Poets young and old from the North-East have, for a while now, been talking about gender fluidity and being trapped by pre-assigned roles

In her book Politics of the Female Body (2006), Ketu Katrak writes about the typically patriarchal claim that women are the “guardians of tradition”. Katrak says claims like these are aimed at controlling female sexuality and fertility. There’s a perception that Northeast India is more gender-sensitive than the rest of the country. While one may easily debate this, there certainly are poets and writers from the North-East who challenge stereotypes by writing about the female body — its wants and wantonness, its contextualisation as well as abstract valence, its position vis-à-vis the dominant gender, and its graceful and seamless transition to the un-gendered space.

Naga poet Monalisa Changkija’s long years in journalism and activism manifest in her direct, no-nonsense lines.
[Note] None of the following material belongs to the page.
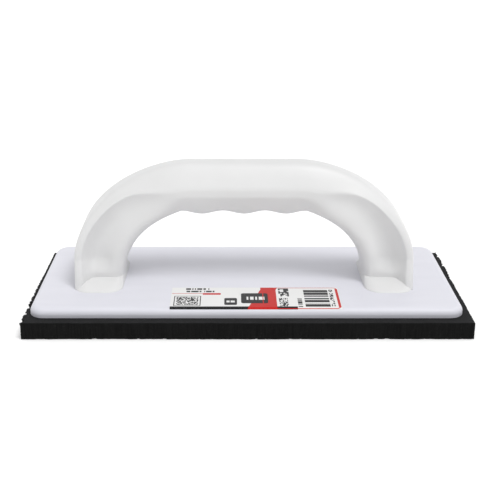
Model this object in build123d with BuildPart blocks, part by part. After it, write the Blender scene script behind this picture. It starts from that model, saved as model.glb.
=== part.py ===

She is the sole editor, publisher and proprietor of the newspaper Nagaland Page. There were violent protests in Nagaland recently against reservation of seats for women in the legislative assembly — even after the Supreme Court directed the State government to implement the decision. In the coverage of this and other urgent issues, Changkija’s voice has been unflinching. During a recent interview at Indian Cultural Forum, she said: “In Naga society, women are always expected to play the subservient role and inevitably women do so. The patriarchal ethos are dominant and embedded in women’s psyches. It is sad that ‘keeping the peace’ within the home and the tribe becomes more important and imperative than gender justice.”